Some may interpret this Scripture as a political sentiment leaning to the left – saying something like this: the poor will be given the wealth that the rich will have to give up.  However, James does not indicate in this passage that this is so. In fact, the profit of the lowly (poor) brother is one of perseverance through experiencing difficult circumstances which has the effect of perfecting his character and faith (thus, exaltation). The same effect is wrought for the rich brother who can glory (count it all joy) when he learns through experience that his pursuits for money and his wealth will fade away, thus teaching him he should always trust in the Lord, not himself or his money.
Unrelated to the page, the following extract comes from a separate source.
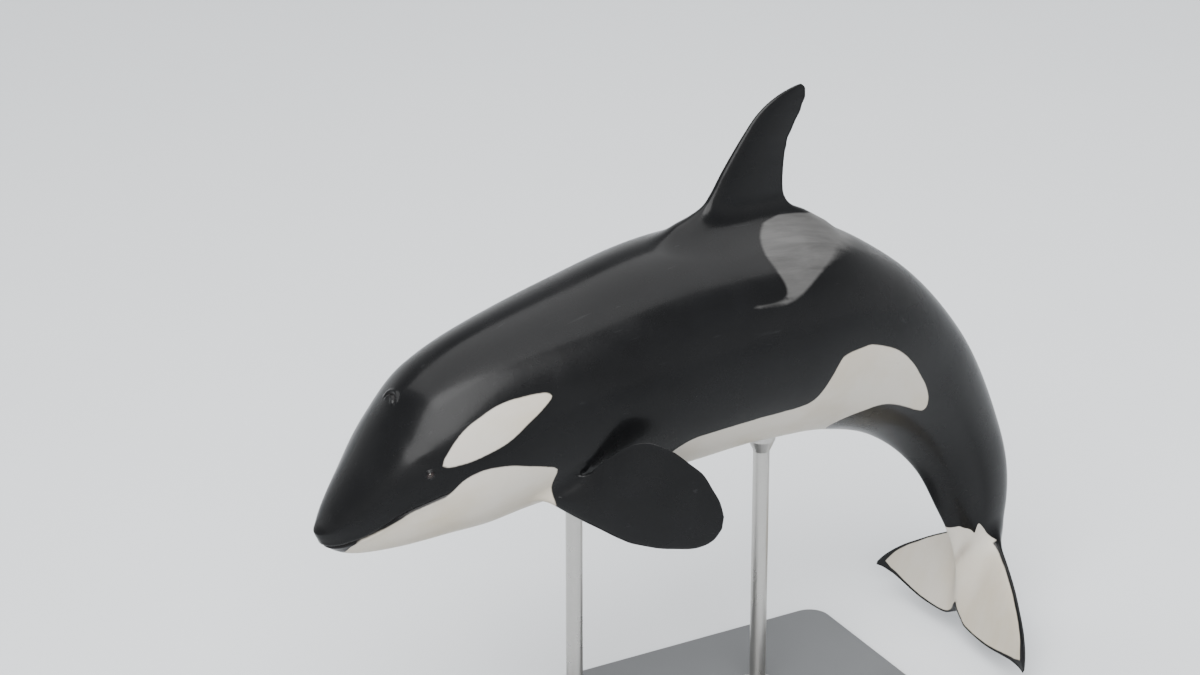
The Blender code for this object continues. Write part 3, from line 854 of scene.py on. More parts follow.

To be sure, if you are poor you are looking for a way to get what you need and want. Then again, if you are rich you are looking for ways to get more of what you need and want. What is different for each of them, then? The difference is not between the desires of the rich and the poor but between the man who trusts in the Lord and the one who does not. Jeremiah 17:7-8 says, “Blessed is the man who trusts in the Lord, and whose hope is the Lord. For he shall be like a tree planted by the waters, which spreads out its roots by the river, and will not fear when heat comes; but its leaf will be green, and will not be anxious in the year of drought, nor will cease from yielding fruit.”

There are many other such passages of Scripture that assure us that God cares for us and is with us in our time of need or plenty (Matthew 6:33, for example). There are just as many that speak about learning contentment in all circumstances (I Timothy 6:6-10 outlines godliness with contentment). So how does a Christian gain contentment at all times? The first rule of thumb is to remember in whose hands we are held. Jeremiah was given the task to remind God’s chosen people of this truth. In Jeremiah 18:1-6, [The Lord told Jeremiah to go down to the potter’s house.]  “The potter was making something at the wheel, and the vessel that he made was marred in the hand of the potter; so he made it again into another vessel, as it seemed good to the potter to make. Then the Lord said, “

‘…can I not do with you as this potter?’”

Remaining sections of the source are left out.